Le passage obligé du compte de pénibilité
> Identifier et mesurer la pénibilité d'un travail répétitif est un vrai problème pour les industriels.
Quatre critères de « pénibilité » au lieu de dix ; c'est l'allègement du « compte personnel de prévention de la pénibilité » qu'a obtenu le Medef pour 2015. Trois de ces critères intéressent l'agroalimentaire : le travail de nuit, « en équipes successives alternantes » et les tâches répétitives. Les entreprises devront dans un an fournir aux salariés concernés une « fiche de prévention des expositions » et déclarer à la Carsat (Caisse d'as-surance retraite et de la santé au travail) un décompte des opérations « pénibles » depuis le 1er janvier 2015. Les points attribués au salarié pourront servir à lui faire suivre une formation en vue d'un poste moins exposé, à réduire sa durée de travail en maintenant son niveau de salaire, ou, s'il a au moins 55 ans, à financer son départ anticipé en retraite.
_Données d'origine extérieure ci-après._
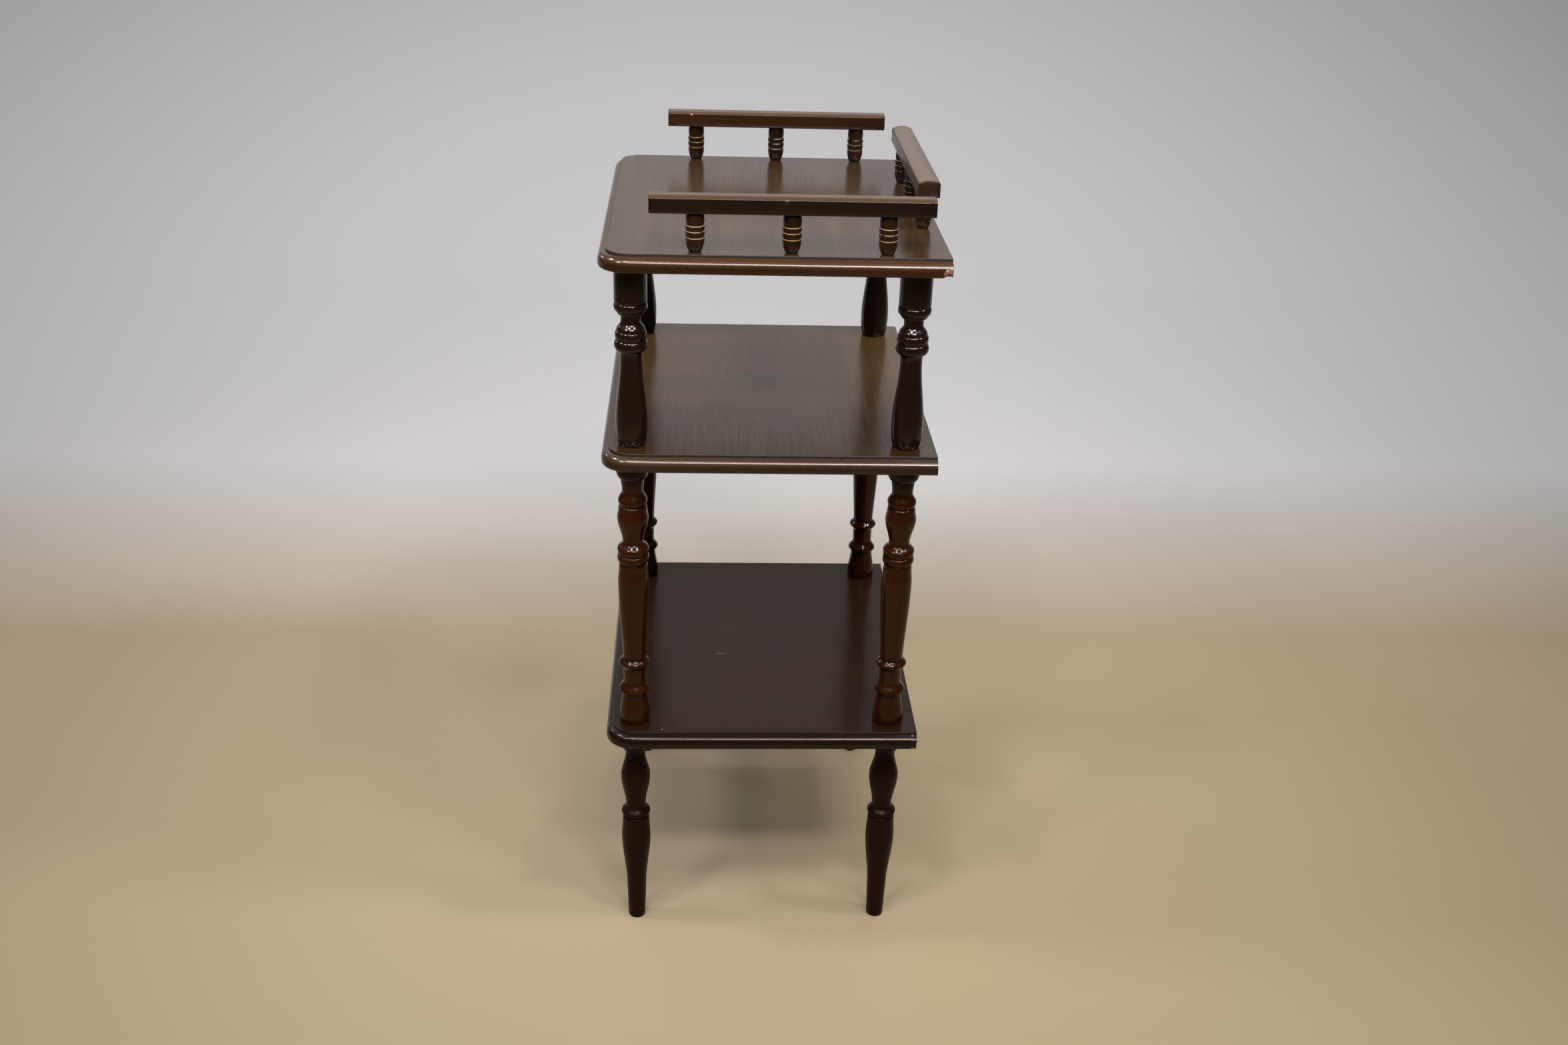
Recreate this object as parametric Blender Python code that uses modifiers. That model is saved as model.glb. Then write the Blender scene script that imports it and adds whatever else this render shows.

Les cotisations patronales, calculées sur cette base, serviront à financer le dispositif. Première opération : identifier et mesurer la pénibilité. Si le décompte des heures de nuit apparaît relativement facile à appréhender, le travail répétitif pose un vrai problème aux industriels. Le secteur agroalimentaire attend à ce titre une prochaine circulaire de la direc-tion générale du travail. Deux situations se présentent dans le décret du 9 octobre 2014 : un temps de cycle inférieur à 1 minute et au moins trente actions à la minute.
Explications et aide à la mise en place« Comment tenir compte de la polyvalence introduite dans les industries agroalimentaires pour varier les tâches ? », interroge Nicolas Penanhoat, responsable des affaires juridiques et sociales et des formations de l'Adepale, en charge du groupe de travail de l'Ania.
“ Il y a un besoin impérieux d'expliquer le dispositif aux salariés
Si la mise en place du compte de pénibilité ne requiert pas un accord d'entreprise, « il y a un besoin impérieux d'expliquer le dispositif aux salariés. Sinon un climat de défiance va s'installer au sein de l'entreprise », recommande le consultant en relations de travail Tony Kelly ” (Kelly consulting & associés), ancien membre de la commission sociale de l'Ania. Le consultant comprend que les entreprises soient prises au dépourvu, les décrets d'application sont parus le 10 octobre dernier pour une mise en place le 1er janvier 2015, et « c'est effectivement du travail en plus. Pas facile pour les PME et TPE ! » Il est toutefois possible de s'appuyer sur le travail accompli dans le cadre de l'élaboration du DUER (document unique d'exposition aux risques professionnels). « Certaines entreprises ne l'ont pas toujours tenu à jour », remarque-t-il néanmoins.
Les dix critères de pénibilité seront pris en compte l'an prochain : travail de nuit ; travail en équipes successives alternantes ; travail répétitif ; activités exercées en milieu hyperbare ; postures pénibles ; manutention manuelle de charges ; agents chimiques ; vibrations mécaniques ; températures extrêmes ; bruit. D'ici à cet été, le député Christophe Sirugue (PS) et le chef d'entreprise Gérard Huot, missionnés par Manuel Valls, doivent émettre des solutions de simplification et une sécurisation juridique afin d'éviter les contentieux avec les salariés. La CGI compte défendre des relèvements de seuils d'exposition et la possibilité de mesurer la pénibilité par type de poste (non par salarié). De son côté, le conseiller-maître à la Cour des comptes Michel de Virville doit livrer un point d'étape.